Neil Barofsky says bringing transparency to banks at top of SEC to do list

In an interview by Matt Stoller that appeared in Salon, Neil Barofsky put bringing transparency to large financial institutions as the number one goal he would pursue if he headed the SEC.

Regular readers know that the way to bring transparency to the banks is to require the banks to disclose on an ongoing basis their current global asset, liability and off-balance sheet exposure details.

It is nice to have someone of Mr. Barofsky's stature championing your humble blogger's call for requiring the banks to provide ultra transparency.

Let’s wave a magic wand, and Neil Barofsky is appointed and confirmed to the SEC chairman position. What do you do to the SEC bureaucracy to achieve the goals you lay out for it, and what are those goals?... 
But look, I know, to me, the biggest priorities of where we are today in 2012 and where I think the agency should focus on going forward is fundamental stuff, that’s fairly obvious really. 
Transparency, being an agent for transparency in the markets. 
When you look at the big financial institutions … this is a financial crisis that was caused in part by a lack of transparency, by a lack of understanding of what was going on under the hood of a lot of these institutions, their exposure to certain assets, particularly real estate.
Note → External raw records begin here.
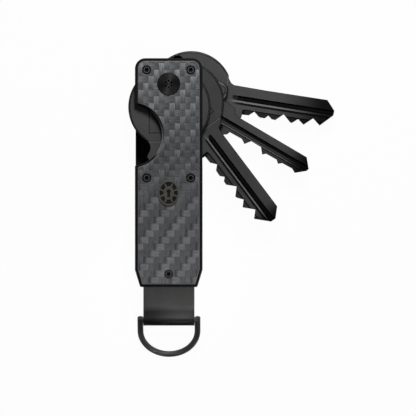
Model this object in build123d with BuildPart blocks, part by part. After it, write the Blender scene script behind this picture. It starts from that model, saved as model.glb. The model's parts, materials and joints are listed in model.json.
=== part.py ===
from build123d import *
from math import asin, atan2, cos, degrees, radians, sin, sqrt
import os

# Key organiser: two carbon-faced plates clamp a stack of four keys on one pivot,
# and a folded steel strap at the other end carries a D-ring.
# Frame: origin at the middle of the rear face, which lies on the table; +Y runs
# towards the pivot end, +Z out of the front face, +X to the side the keys open on.

# ---- driving dimensions, in millimetres and degrees ----
body_width = 20.8
body_length = 70.5
body_height = 16.1
top_corner_radius = 3.2
tail_taper_width = 1.6
tail_taper_length = 5.3
tail_corner_radius = 0.6

scale_thickness = 1.2
scale_inset = 0.88
scale_edge_chamfer = 0.2
liner_thickness = 1.6
liner_edge_chamfer = 0.3

notch_centre_x = -11.45
notch_centre_y = 11.5
notch_radius = 9.35
scale_notch_radius = 10.0
notch_corner_radius = 0.5

pivot_y = 27.25
pivot_diameter = 5.0
pivot_head_diameter = 7.0
pivot_head_proud = 0.2
pivot_head_chamfer = 0.15
rear_head_recess = 0.05
spanner_hole_count = 6
spanner_hole_diameter = 0.62
spanner_hole_circle = 1.0
spanner_hole_depth = 0.7
barrel_end_gap = 0.2
barrel_thread_diameter = 3.0
barrel_thread_depth = 9.0
pivot_screw_reach = 8.0

screw_head_diameter = 2.6
screw_head_height = 0.6
screw_head_recess = 0.15
screw_head_chamfer = 0.3
screw_shank_diameter = 1.6
socket_radius = 0.55
socket_lobe_radius = 0.2
socket_lobe_count = 6
socket_depth = 0.7
screw_side_x = 6.77
screw_top_y = 31.6
screw_mid_y = -1.65
screw_end_y = -31.25
short_screw_reach = 1.85
long_screw_reach = 5.0
counterbore_diameter = 2.85

stop_post_diameter = 2.4
end_post_diameter = 3.2
post_thread_depth = 4.0

key_thickness = 2.0
washer_thickness = 0.42
washer_diameter = 9.0
spring_washer_sheet = 0.3
stack_gap = 0.05
running_clearance = 0.05
static_clearance = 0.02
blade_relief = 0.1
blade_edge_chamfer = 0.15
blade_end = 60.0
ledge_edge = -9.0
height_tolerance = 0.01
low_key_opening = 36.9
middle_key_opening = 59.67
top_key_opening = 81.02

bow_end = 17.95
bow_edge_depth = 0.3
round_bow_bevel = 0.45
bow_crease_width = 0.18
bow_crease_depth = 0.2
panel_bow_radius = 12.7
panel_bow_centre_x = 6.95
panel_bow_centre_y = 0.2
panel_start = 5.2
panel_end = 15.1
panel_width = 12.3
panel_line_width = 0.2
panel_line_depth = 0.2
round_bow_radius = 12.85
round_bow_centre_x = 7.15
round_bow_centre_y = -1.2
dimple_x = 1.45
dimple_y = 7.64
dimple_diameter = 2.4
dimple_countersink = 3.9
dimple_depth = 1.1
square_bow_start = -4.8
square_bow_end = 17.1
square_bow_bottom = -9.9
square_bow_top = 9.1
square_bow_far_radius = 6.0
square_bow_near_radius = 2.5
square_bow_bevel = 0.9
square_neck_width = 9.4

strap_width = 15.8
strap_sheet = 0.8
strap_fold_gap = 0.1
strap_bend_radius = 10.0
strap_inner_end_y = -27.2

ring_outer_radius = 9.75
ring_wire = 1.8
ring_leg = 4.1
ring_corner_trim = 0.05
ring_bar_y = -45.55

spacer_top_y = -26.4
spacer_inset = 0.7
spacer_edge_chamfer = 0.25

badge_y = -6.25
badge_half_width = 3.3
badge_half_height = 3.9
badge_base = 0.12
badge_relief = 0.42
badge_rim = 0.5
badge_ray_count = 8
badge_ray_turn = 22.5
badge_ray_width = 0.5
badge_boss_half_width = 1.6
badge_boss_half_height = 2.1
keyhole_lift = 0.45
keyhole_radius = 0.65
keyhole_neck = 0.55
keyhole_foot = 1.1
keyhole_drop = 1.3

# ---- heights and planes worked out from the stack ----
bay_low = scale_thickness + liner_thickness
bay_high = body_height - bay_low
middle_z = body_height / 2
layer_pitch = washer_thickness + key_thickness + 2 * stack_gap

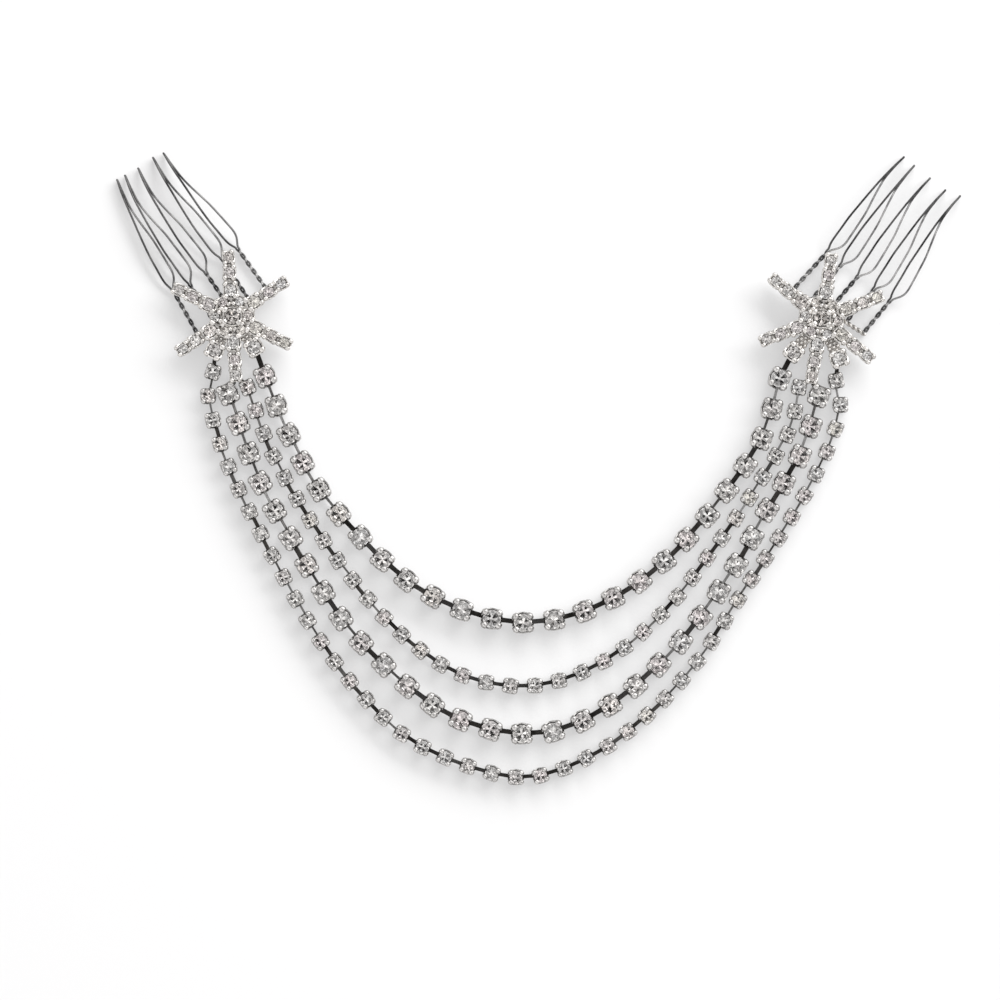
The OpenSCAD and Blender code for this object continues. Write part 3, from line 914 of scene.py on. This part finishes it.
class Tooth:
    """One tooth of a comb: a wire that goes up one side and down the other."""

    def __init__(self, side, k):
        centre, bar, self.tip_power, self.leg_painted_light = COMBS[side]
        stem, stem_share, turn, share, self.sway, self.rise = TEETH[side][k]
        bar = math.radians(bar)
        along = (k - (len(TEETH[side]) - 1) / 2) * TOOTH_PITCH
        self.foot = STAR_AT[side] + Vector((*centre, 0)) * MM + along * heading(bar)
        self.stem = bar + math.pi / 2 + math.radians(stem)
        self.stem_l = STEM_L * stem_share
        self.neck = self.foot + self.stem_l * heading(self.stem)
        self.turn = bar + math.pi / 2 + math.radians(turn)
        self.length = TOOTH_L * share - TIP_R - WIRE_D / 2

    def beside(self, place, direction, along, side, rise):
        """A point so far along a direction from a place, to its left, and over
        the cross bar's middle."""
        return (
            place + along * heading(direction) + side * heading(direction + math.pi / 2)
            + up(BAR_MID + rise))

    def stem_point(self, share, way):
        """A point of one wire of the twisted stem, and its painted light, which grows with how high
        the wire lies there: a painted highlight where it lies on top.
        """
        a = 2 * math.pi * self.stem_l * (share - 1) / TWIST_PITCH
        side = way * TWIST_R * math.cos(a)
        rise = way * TWIST_R * math.sin(a)
        return self.beside(self.foot, self.stem, self.stem_l * share, side, rise), way * math.sin(a)

    def tooth_point(self, share, way):
        """A point of one leg of the open part, and its painted light: a painted highlight on the
        right leg that fades towards the tip, and a little at the tip itself.
        """
        t = max(0, share - TIP_TWIST) / (1 - TIP_TWIST)
        a = math.pi / 2 * t ** self.tip_power
        least = TWIST_R + (TIP_R - TWIST_R) * min(1, share / TIP_TWIST)
        half = max(least, between(TOOTH_FORM, share, 1) * TOOTH_W / 2)
        sway = between(TOOTH_FORM, share, 2) * self.sway * TOOTH_SWAY
        rise = self.rise * TOOTH_RISE * math.sin(math.pi * share)
        place = self.beside(
            self.neck, self.turn, self.length * share,
            sway + way * half * math.cos(a), rise + way * half * math.sin(a))
        # Painted highlight on the right leg, fading towards the tip, and a little at the tip itself.
        leg = self.leg_painted_light * (1 - t) if way < 0 else 0
        return place, leg + TIP_PAINTED_LIGHT * max(0, 2 * t - 1)

    def tip_point(self, share):
        """A point of the bend at the tip, which stands on edge, and its painted light."""
        a = math.pi * share
        along = self.length + TIP_R * math.sin(a)
        return self.beside(self.neck, self.turn, along, 0, TIP_R * math.cos(a)), TIP_PAINTED_LIGHT

    def wire(self):
        """The wire's centre line from the bar to the tip and back."""
        stems = round(self.stem_l / WIRE_STEP)
        opens = round(self.length / WIRE_STEP)
        legs = [
            [self.stem_point(i / stems, way) for i in range(stems)]
            + [self.tooth_point(i / opens, way) for i in range(opens + 1)]
            for way in (1, -1)]
        tip = [self.tip_point(i / TIP_STEPS) for i in range(1, TIP_STEPS)]
        return legs[0] + tip + legs[1][::-1]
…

Part of what triggered those great runs on Bear Stearns, and then Lehman, and then AIG, was a sense of the unknown. And that’s going to continue to trigger potential crisis. 
And at some point there are limits to transparency for legitimate business reasons. But I think overall our system can require a great deal more transparency without having major harm to these institutions, at least not in harmful ways that are relevant to the overall systemic stability.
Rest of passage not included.